German submarine U-244

maritimeworld war iiu-boatshipwreckoperation deadlight
4 min read

The first time U-244 was hit, it came out of a clear July sky in 1944. Two Norwegian-crewed de Havilland Mosquitoes of No. 333 Squadron RAF caught her on the surface between Horten and Bergen, came down low and fast, and put cannon fire into her conning tower. One of her men died. Seven more were wounded. The boat limped into Bergen, was patched up, and went on to complete four patrols across the autumn and winter of 1944-45. She never sank a ship. She surrendered at Loch Eriboll in May 1945. Her killer, when she finally died in the Operation Deadlight scuttling, was a Polish destroyer.

Built at Krupp's Yard

The Friedrich Krupp Germaniawerft yard at Kiel laid down U-244 on 24 October 1942 as yard number 678. She was a Type VIIC - the most produced submarine class in history, with 568 boats built between 1940 and 1945. By the time Oberleutnant zur See Ruprecht Fischer commissioned her on 9 September 1943, the Type VIIC's golden era was over.

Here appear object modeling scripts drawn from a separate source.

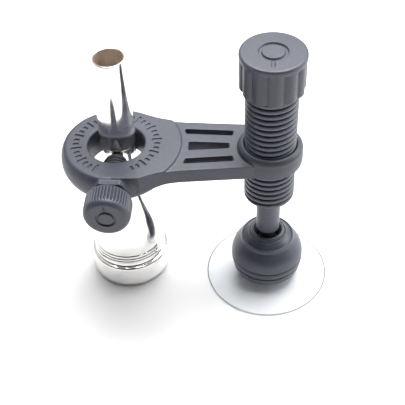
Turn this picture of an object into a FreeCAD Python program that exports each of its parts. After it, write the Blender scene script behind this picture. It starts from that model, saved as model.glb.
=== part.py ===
import FreeCAD, Part
import math
import os

V = FreeCAD.Vector
os.makedirs("parts", exist_ok=True)

# ---------------------------------------------------------------- driving dimensions (mm)
# working frame: z = 0 is the surface the object stands on, the ring axis is x = y = 0,
# the barrel axis is at x = D, the thumb screw points along -Y
D = 47.3                # ring axis to barrel axis
Z_TOP = 57.3            # top face of the ring
Z_WEB_TOP = 56.8        # top face of the web, a shallow step below the lands
Z_WEB_BOT = 51.9        # underside of the web and of the boss
Z_RING_BOT = 47.6       # underside of the ring
R_RING = 17.4           # widest radius of the ring
R_HOLE = 8.8            # mouthpiece hole
R_LAND = 20.1           # edge of the ring's land on the web
R_BOSS = 10.0           # barrel boss
Z_BOSS = 59.2           # top of the barrel boss, a raised collar
R_BOSS_HOLE = 8.05      # clearance bore that stands for the female thread
W1, W2 = 10.9, 10.05    # half width of the web at X1 and at X2
X1, X2 = 25.8, 38.8

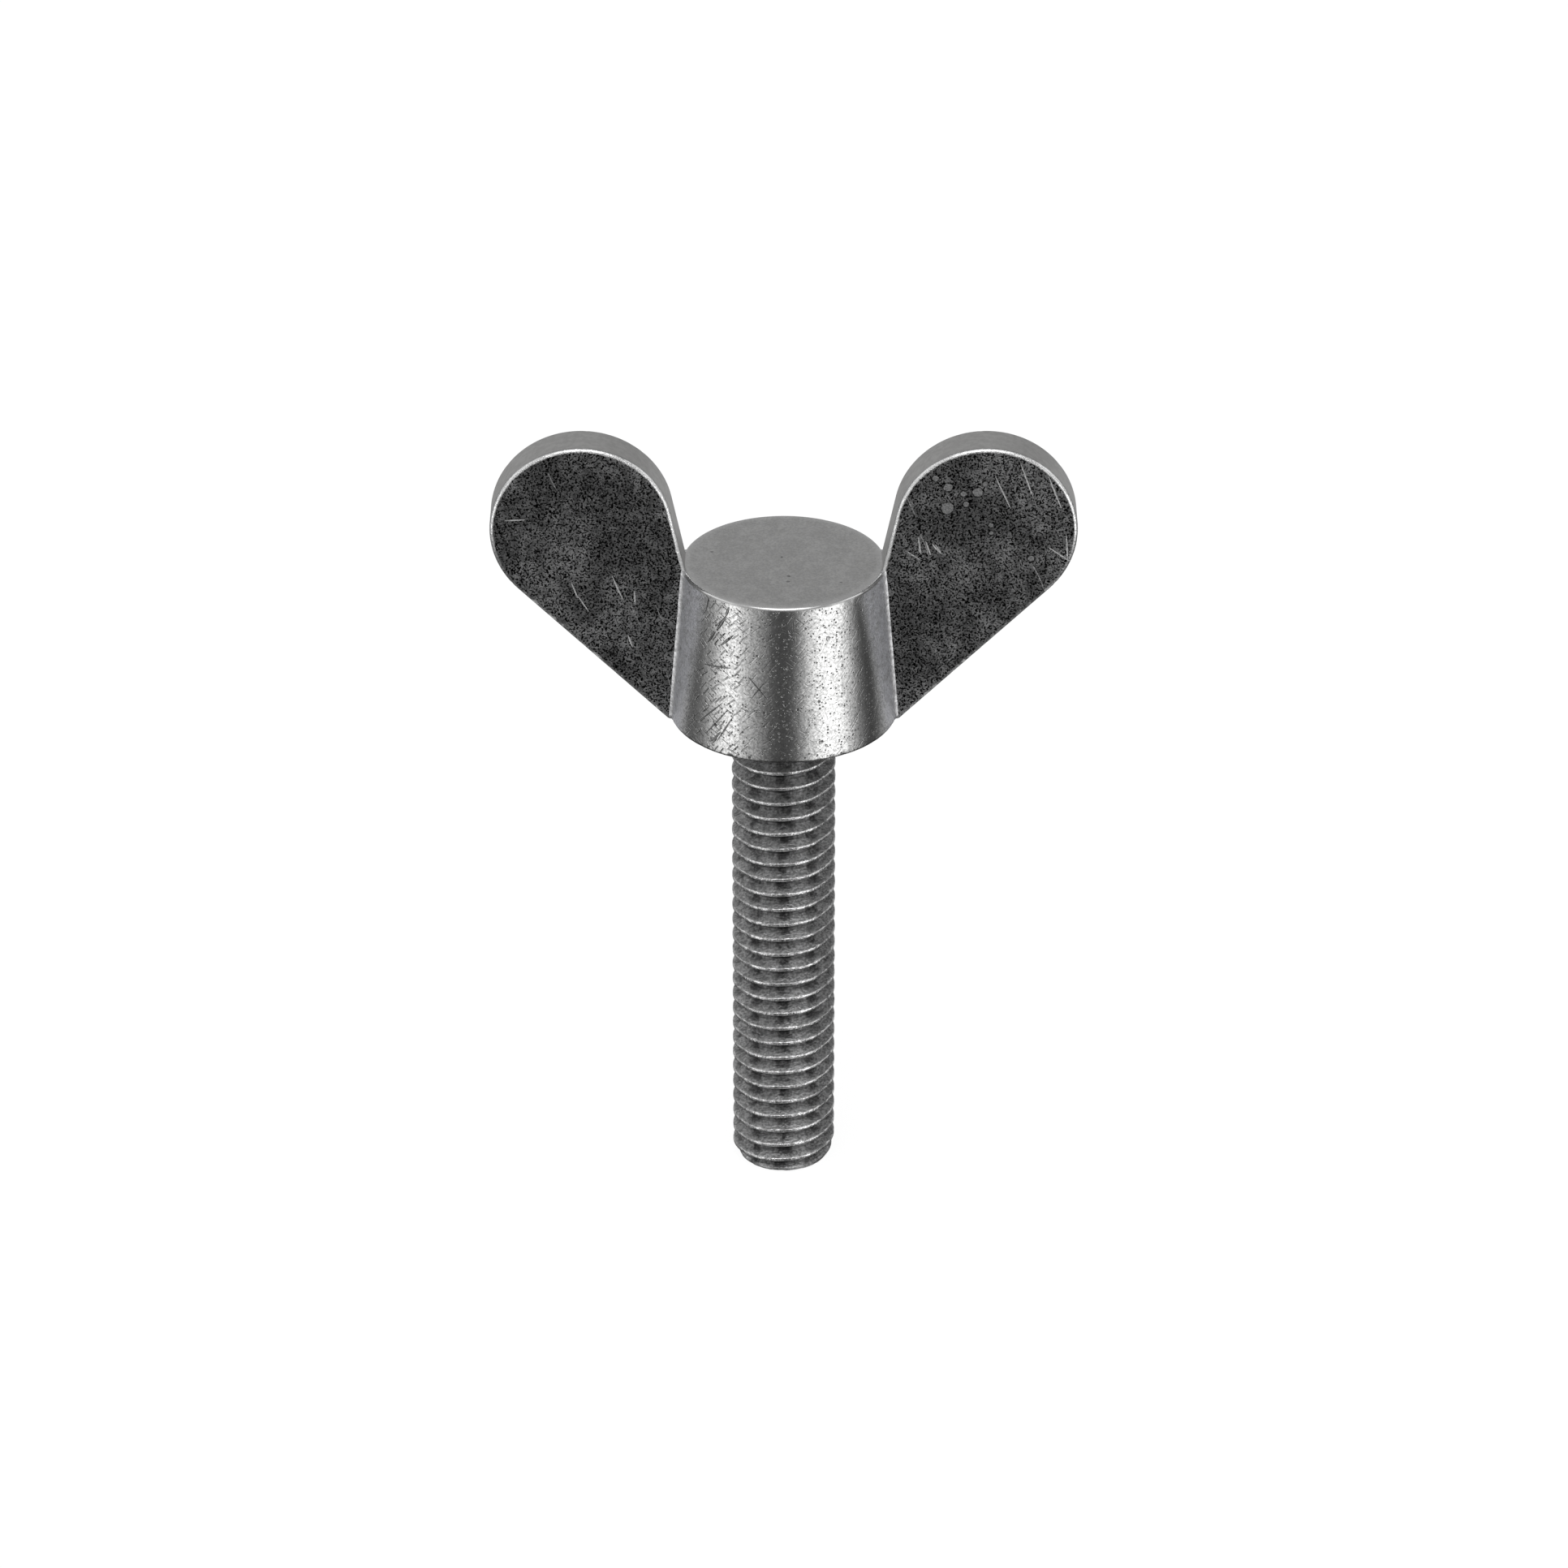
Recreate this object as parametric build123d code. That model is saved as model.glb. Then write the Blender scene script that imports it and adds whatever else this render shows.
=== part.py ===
from build123d import *
import math
import os

os.makedirs("parts", exist_ok=True)

# Frame: origin at the centre of the hub's bearing face, +Z up through the head,
# the stud hangs along -Z and the wings spread along +X and -X.

# Hub: a turned, tapered boss with a blind bore in its underside
HUB_BASE_DIAMETER = 13.0
HUB_TOP_DIAMETER = 11.5
HUB_HEIGHT = 9.45
HUB_TOP_ROUND = 0.2
HUB_BASE_ROUND = 0.12
BORE_DIAMETER = 5.05
BORE_DEPTH = 7.2
DRILL_POINT_ANGLE = 118.0
COUNTERBORE_DIAMETER = 6.7
COUNTERBORE_DEPTH = 0.5

# Wings: flat plates, a round lobe blended to the hub by two tangent edges
WING_SPAN = 33.0
HEAD_HEIGHT = 17.1
WING_LOBE_RADIUS = 5.15
WING_FOOT_REACH = 6.62
WING_THICKNESS = 2.5
WING_BEVEL = 0.2

# Tenon on each wing root and its mortise in the hub
TENON_REACH = 4.9
TENON_THICKNESS = 1.5
TENON_BOTTOM = 1.7
TENON_TOP = 7.7
JOINT_GAP = 0.03

# Brazed joints
FILLET_LEG = 0.22
RING_RECESS = 0.12
RING_MENISCUS = 0.08

# Stud: M6 x 1 right-hand thread, spigot brazed into the hub
THREAD_PITCH = 1.0
THREAD_MAJOR_DIAMETER = 5.96
THREAD_ROOT_DIAMETER = 4.84
THREAD_CREST_WIDTH = 0.125
THREAD_FLANK_ANGLE = 30.0
THREAD_START_ANGLE = 260.0
STUD_LENGTH = 29.65
COLLAR_LENGTH = 0.8
COLLAR_CHAMFER = 0.2
SPIGOT_DIAMETER = 5.0
SPIGOT_LENGTH = 6.8
SPIGOT_CHAMFER = 0.4
END_LAND_DIAMETER = 5.88
END_LAND_LENGTH = 0.15
END_FACE_DIAMETER = 5.2
END_CHAMFER = 0.35
CORE_INSET = 0.1

# Sides of the head: left is -X, the front is -Y
LEFT, RIGHT = -1, 1
FRONT, REAR = -1, 1

# Sizes that follow from the ones above
HUB_BASE_RADIUS = HUB_BASE_DIAMETER / 2
HUB_TOP_RADIUS = HUB_TOP_DIAMETER / 2
WING_HALF = WING_THICKNESS / 2
LOBE_X = WING_SPAN / 2 - WING_LOBE_RADIUS
LOBE_Z = HEAD_HEIGHT - WING_LOBE_RADIUS
MAJOR_RADIUS = THREAD_MAJOR_DIAMETER / 2
ROOT_RADIUS = THREAD_ROOT_DIAMETER / 2
NECK_RADIUS = MAJOR_RADIUS - COLLAR_CHAMFER
END_LAND_RADIUS = END_LAND_DIAMETER / 2


def turned(points):
    """Solid of revolution about Z from (radius, height) points."""
    profile = make_face(Polyline(*[(r, 0, z) for r, z in points], close=True))
    return revolve(profile, axis=Axis.Z)


def hub_blank(top_round, base_round):
    """The outside of the hub: a cone frustum with its two rims rounded."""
    blank = turned(
        [(0, 0), (HUB_BASE_RADIUS, 0), (HUB_TOP_RADIUS, HUB_HEIGHT), (0, HUB_HEIGHT)]
    )
    rims = blank.edges().filter_by(GeomType.CIRCLE).sort_by(Axis.Z)
    if top_round:
        blank = fillet(rims[-1], top_round)
        rims = blank.edges().filter_by(GeomType.CIRCLE).sort_by(Axis.Z)
    if base_round:
        blank = fillet(rims[0], base_round)
    return blank


def tenon(side, gap):
    """The locating tenon of one wing, or with a gap the mortise it enters."""
    inner = TENON_REACH - gap
    outer = HUB_BASE_RADIUS + 1
    return Pos(side * (inner + outer) / 2, 0, (TENON_TOP + TENON_BOTTOM) / 2) * Box(
        outer - inner,
        TENON_THICKNESS + 2 * gap,
        TENON_TOP - TENON_BOTTOM + 2 * gap,
    )


def make_hub():
    """Tapered hub with the stud's bore, its counterbore and the two mortises."""
    bore_radius = BORE_DIAMETER / 2
    point_height = bore_radius / math.tan(math.radians(DRILL_POINT_ANGLE / 2))
    bore = turned(
        [
            (0, -1),
            (COUNTERBORE_DIAMETER / 2, -1),
            (COUNTERBORE_DIAMETER / 2, COUNTERBORE_DEPTH),
            (bore_radius, COUNTERBORE_DEPTH),
            (bore_radius, BORE_DEPTH),
            (0, BORE_DEPTH + point_height),
        ]
    )
    hub = hub_blank(HUB_TOP_ROUND, HUB_BASE_ROUND) - bore
    for side in (1, -1):
        hub -= tenon(side, JOINT_GAP)
    return hub


def tangent_point(x, z, upper):
    """Where a line from (x, z) touches the lobe's circle, on its upper or lower side."""
    dx = LOBE_X - x
    dz = LOBE_Z - z
    distance = math.hypot(dx, dz)
    swing = math.asin(WING_LOBE_RADIUS / distance)
    heading = math.atan2(dz, dx) + (swing if upper else -swing)
    reach = math.sqrt(distance**2 - WING_LOBE_RADIUS**2)
    return x + reach * math.cos(heading), z + reach * math.sin(heading)


def wing_outline(side, inner):
    """Face of one wing in the XZ plane, carried inwards to the radius `inner`."""
    foot = (WING_FOOT_REACH, 0)
    neck = (HUB_TOP_RADIUS - HUB_TOP_ROUND, HUB_HEIGHT)
    low = tangent_point(*foot, upper=False)
    high = tangent_point(*neck, upper=True)
    crown = (LOBE_X, HEAD_HEIGHT)
    outer = (LOBE_X + WING_LOBE_RADIUS, LOBE_Z)

    def at(point):
        return (side * point[0], 0, point[1])

    edges = [
        Line(at(foot), at(low)),
        ThreePointArc(at(low), at(outer), at(crown)),
        ThreePointArc(at(crown), at(lobe_point(high)), at(high)),
        Line(at(high), at(neck)),
        Line(at(neck), at((inner, HUB_HEIGHT))),
        Line(at((inner, HUB_HEIGHT)), at((inner, 0))),
        Line(at((inner, 0)), at(foot)),
    ]
    return make_face(edges)


def lobe_point(end):
    """A point on the lobe half way round between its crown and `end`."""
    start_angle = math.pi / 2
    end_angle = math.atan2(end[1] - LOBE_Z, end[0] - LOBE_X)
    middle = (start_angle + end_angle) / 2
    return (
        LOBE_X + WING_LOBE_RADIUS * math.cos(middle),
        LOBE_Z + WING_LOBE_RADIUS * math.sin(middle),
    )


def is_outer_edge(edge):
    """True for the face edges that stand clear of the hub."""
    middle = edge @ 0.5
    on_face = abs(abs(middle.Y) - WING_HALF) < 0.001
    free = abs(middle.X) > HUB_TOP_RADIUS and middle.Z > 0.001
    return on_face and free


def make_wing(side):
    """Bevelled wing plate, its root coped to the hub's cone and keyed by a tenon."""
    plate = extrude(wing_outline(side, TENON_REACH), WING_HALF, (0, 1, 0), both=True)
    plate = chamfer(plate.edges().filter_by(is_outer_edge), WING_BEVEL)
    wing = plate - hub_blank(HUB_TOP_ROUND, HUB_BASE_ROUND)
    return wing + (tenon(side, 0) & hub_blank(0, 0))


def fillet_section(side, front, height):
    """Cross-section at one height of the bead between a wing face and the hub's cone."""
    taper = (HUB_BASE_RADIUS - HUB_TOP_RADIUS) / HUB_HEIGHT
    hub_radius = HUB_BASE_RADIUS - taper * height
    corner_x = math.sqrt(hub_radius**2 - WING_HALF**2)
    toe_y = WING_HALF + FILLET_LEG
    toe_x = math.sqrt(hub_radius**2 - toe_y**2)
    heel_x = toe_x - 2 * HUB_TOP_ROUND
    points = [
        (corner_x + FILLET_LEG, WING_HALF),
        (toe_x, toe_y),
        (heel_x, toe_y),
        (heel_x, WING_HALF),
    ]
    corners = [(side * x, front * y, height) for x, y in points]
    return make_face(Polyline(*corners, close=True))


def make_fillet(side, front):
    """Braze fillet along one wing root, flush with the hub's top and the wing's edge."""
    sections = [fillet_section(side, front, height) for height in (0, HUB_HEIGHT)]
    bead = loft(sections, ruled=True)
    under_wing = extrude(wing_outline(side, 0), WING_THICKNESS, (0, 1, 0), both=True)
    return (bead & under_wing) - hub_blank(HUB_TOP_ROUND, HUB_BASE_ROUND)


def make_ring():
    """Braze ring filling the counterbore around the stud, its free face slightly hollow."""
    inner = NECK_RADIUS
    outer = COUNTERBORE_DIAMETER / 2
    low = RING_RECESS
    profile = make_face(
        [
            ThreePointArc(
                (inner, 0, low),
                ((inner + outer) / 2, 0, low + RING_MENISCUS),
                (outer, 0, low),
            ),
            Line((outer, 0, low), (outer, 0, COUNTERBORE_DEPTH)),
            Line((outer, 0, COUNTERBORE_DEPTH), (inner, 0, COUNTERBORE_DEPTH)),
            Line((inner, 0, COUNTERBORE_DEPTH), (inner, 0, low)),
        ]
    )
    return revolve(profile, axis=Axis.Z)


def thread_turn_faces(bottom, rails):
    """Ruled faces of one turn of thread between its neighbouring helical rails."""
    helices = [
        Helix(THREAD_PITCH, THREAD_PITCH, radius, center=(0, 0, bottom + rise))
        for radius, rise in rails
    ]
    return [
        Face.make_surface_from_curves(lower, upper)
        for lower, upper in zip(helices[:-1], helices[1:])
    ]


def thread_end_faces(bottom, outline):
    """The helical floor and the straight step that close one end of the thread bar."""
    radius = outline[0][0]
    axis_line = Line((0, 0, bottom), (0, 0, bottom + THREAD_PITCH)).edge()
    rim = Helix(THREAD_PITCH, THREAD_PITCH, radius, center=(0, 0, bottom)).edge()
    floor = Face.make_surface_from_curves(axis_line, rim)
    corners = [(0, 0, bottom)]
    corners += [(r, 0, bottom + rise) for r, rise in outline]
    corners += [(0, 0, bottom + THREAD_PITCH)]
    step = make_face(Polyline(*corners, close=True)).face()
    return [floor, step]


def thread_bar(low, high):
    """Right-hand threaded bar reaching past both given heights, with ragged ends."""
    depth = MAJOR_RADIUS - ROOT_RADIUS
    flank = depth * math.tan(math.radians(THREAD_FLANK_ANGLE))
    land = THREAD_PITCH - THREAD_CREST_WIDTH - 2 * flank
    rails = [
        (ROOT_RADIUS, 0),
        (ROOT_RADIUS, land),
        (MAJOR_RADIUS, land + flank),
        (MAJOR_RADIUS, land + flank + THREAD_CREST_WIDTH),
        (ROOT_RADIUS, THREAD_PITCH),
    ]
    turns = math.ceil((high - low) / THREAD_PITCH)
    faces = []
    for turn in range(turns):
        faces += thread_turn_faces(low + turn * THREAD_PITCH, rails)
    faces += thread_end_faces(low, rails)
    faces += thread_end_faces(low + turns * THREAD_PITCH, rails)
    return Solid(Shell(faces))


def make_stud():
    """Threaded stud: spigot, seating collar, thread and a chamfered end with a land."""
    land_bottom = -STUD_LENGTH + END_CHAMFER
    land_top = land_bottom + END_LAND_LENGTH
    thread_top = -COLLAR_LENGTH / 2
    bar = thread_bar(land_top - 2 * THREAD_PITCH, thread_top + 2 * THREAD_PITCH)
    sleeve = Cylinder(MAJOR_RADIUS + 1, thread_top - land_top)
    sleeve = Pos(0, 0, (thread_top + land_top) / 2) * sleeve
    thread = (Rot(0, 0, THREAD_START_ANGLE) * bar) & sleeve
    core_radius = ROOT_RADIUS - CORE_INSET
    spigot_radius = SPIGOT_DIAMETER / 2
    core = turned(
        [
            (0, -STUD_LENGTH),
            (END_FACE_DIAMETER / 2, -STUD_LENGTH),
            (END_LAND_RADIUS, land_bottom),
            (END_LAND_RADIUS, land_top),
            (core_radius, land_top + END_LAND_RADIUS - core_radius),
            (core_radius, -COLLAR_LENGTH - MAJOR_RADIUS + core_radius),
            (MAJOR_RADIUS, -COLLAR_LENGTH),
            (MAJOR_RADIUS, -COLLAR_CHAMFER / 2),
            (NECK_RADIUS, COLLAR_CHAMFER / 2),
            (NECK_RADIUS, COUNTERBORE_DEPTH),
            (spigot_radius, COUNTERBORE_DEPTH),
            (spigot_radius, SPIGOT_LENGTH - SPIGOT_CHAMFER),
            (spigot_radius - SPIGOT_CHAMFER, SPIGOT_LENGTH),
            (0, SPIGOT_LENGTH),
        ]
    )
    return thread + core


def main():
    """Build every piece and write one STEP file for each."""
    pieces = {
        "hub": make_hub(),
        "wing_left": make_wing(LEFT),
        "wing_right": make_wing(RIGHT),
        "braze_fillet_front_left": make_fillet(LEFT, FRONT),
        "braze_fillet_front_right": make_fillet(RIGHT, FRONT),
        "braze_fillet_rear_left": make_fillet(LEFT, REAR),
        "braze_fillet_rear_right": make_fillet(RIGHT, REAR),
        "braze_ring": make_ring(),
        "threaded_stud": make_stud(),
    }
    for name, piece in pieces.items():
        export_step(piece, os.path.join("parts", name + ".step"))


if __name__ == "__main__":
    main()
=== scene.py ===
import math

import bmesh
import bpy
from bpy.props import FloatProperty, FloatVectorProperty, IntProperty, PointerProperty
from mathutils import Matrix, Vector, noise


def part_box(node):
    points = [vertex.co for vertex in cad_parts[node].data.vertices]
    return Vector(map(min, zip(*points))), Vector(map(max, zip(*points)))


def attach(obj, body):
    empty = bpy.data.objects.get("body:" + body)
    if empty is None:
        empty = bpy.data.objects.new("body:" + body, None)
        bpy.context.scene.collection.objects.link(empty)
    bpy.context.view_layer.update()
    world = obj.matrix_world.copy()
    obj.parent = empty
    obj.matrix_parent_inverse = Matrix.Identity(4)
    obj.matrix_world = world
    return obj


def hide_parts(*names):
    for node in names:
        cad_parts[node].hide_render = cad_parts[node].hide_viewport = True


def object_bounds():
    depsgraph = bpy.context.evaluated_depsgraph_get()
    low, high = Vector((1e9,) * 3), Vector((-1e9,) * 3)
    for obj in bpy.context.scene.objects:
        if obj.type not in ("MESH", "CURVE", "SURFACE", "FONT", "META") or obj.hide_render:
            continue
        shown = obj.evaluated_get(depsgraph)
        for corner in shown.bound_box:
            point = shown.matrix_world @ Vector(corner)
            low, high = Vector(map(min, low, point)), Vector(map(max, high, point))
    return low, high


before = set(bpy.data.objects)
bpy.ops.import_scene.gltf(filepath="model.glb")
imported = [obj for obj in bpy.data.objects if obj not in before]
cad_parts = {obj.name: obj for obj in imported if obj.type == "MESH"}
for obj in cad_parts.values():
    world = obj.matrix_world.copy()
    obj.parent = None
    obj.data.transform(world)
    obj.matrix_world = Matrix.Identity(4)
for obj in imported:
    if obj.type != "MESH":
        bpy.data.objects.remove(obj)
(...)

Allied technology had caught up. The Schnorchel that would help later boats survive a few months longer was not yet fitted. Fischer's crew trained with the 5th U-boat Flotilla at Kiel through the winter and into the summer of 1944, knowing that the boats they would replace had mostly already died.

The Norwegian Mosquitoes

On 25 July 1944, U-244 was running on the surface between Horten Naval Base and Bergen - short voyages along the Norwegian coast that were not officially patrols. The Coastal Command aircraft hunting the Norwegian fjords were not all British. No. 333 Squadron RAF was crewed by Norwegians who had escaped to Britain after the German invasion of 1940. They knew every fjord and skerry of the coast they had grown up flying over. Two of their Mosquitoes - all-wood twin-engine fighter-bombers built by de Havilland - found U-244 in the open and attacked. Cannon shells stitched the conning tower. One German sailor died. Seven were wounded. The Norwegian crews flew back to Scotland. U-244 dragged herself into Bergen and waited for the welders.

Atlantic and Channel

Her first true patrol began with her departure from Bergen on 9 August 1944. Her route took her south of Iceland into the Atlantic, then back to Bergen on 1 November - eighty-four days at sea, mostly submerged, finding nothing worth a torpedo. The Atlantic of late 1944 was an Allied lake. U-boats that tried to attack convoys died. U-boats that hid lived but accomplished nothing. U-244's second sortie in December 1944 passed without incident. Her third, in early 1945, took her all the way to the English Channel off Worthing - 64 days, her longest patrol. The English coast she could see through her periscope was the coast her grandfathers' generation had been told they would one day invade. She saw it through bombsight glass for two months. She did not fire.

Loch Eriboll

Loch Eriboll on the north coast of Scotland was where many U-boats finished their war. Deep, sheltered, and within easy steaming distance of Bergen and Trondheim where the surviving German fleet was anchored, it became the principal Royal Navy reception point for surrendering submarines in May 1945. U-244 hauled in on 14 May, a week after the European war ended. Her white flag was already flying. The Royal Navy boarding parties took control of the boat, processed Fischer and his crew, and assigned her a slot in the queue for disposal. She would not have to wait long. The Operation Deadlight schedule was already being drawn up.

Killed by Piorun

Later that same day - the day she surrendered - U-244 was hooked up for tow toward the deep-water scuttling area northwest of Donegal. The cable parted. She was finished off by gunfire from the ORP Piorun, a Polish destroyer that had earlier in the war helped sink the Bismarck. The Polish Navy in exile had spent five years fighting Germany across half the world - Piorun had been among the destroyers that famously located and engaged the Bismarck in 1941, drawing its fire for an hour before withdrawing; finishing off German submarines after the surrender was a kind of bookend. U-244 sits today on the Atlantic seabed at approximately 55.77 degrees north, 8.53 degrees west. Her crew had survived four patrols, an air attack, and a war that killed most of their service. They went home to the rebuilding of Germany. The Polish sailors who fired the killing shots went home to a country newly subjugated by the Soviets. The Atlantic does not distinguish between victories.

From the Air

Wreck site approximately 55.77°N, 8.53°W, in the Operation Deadlight area west of County Donegal. Recommended viewing altitude 4,000-6,000 ft. The Donegal coast lies 25 nm east; Aranmore Island and Bloody Foreland are visible reference points on clear days. Nearest airport: Donegal Airport (EIDL), 25 nm east-southeast. The Operation Deadlight area covers roughly 100 nm of ocean between Donegal and the Continental Shelf edge - dozens of U-boats rest on these dark mud floors.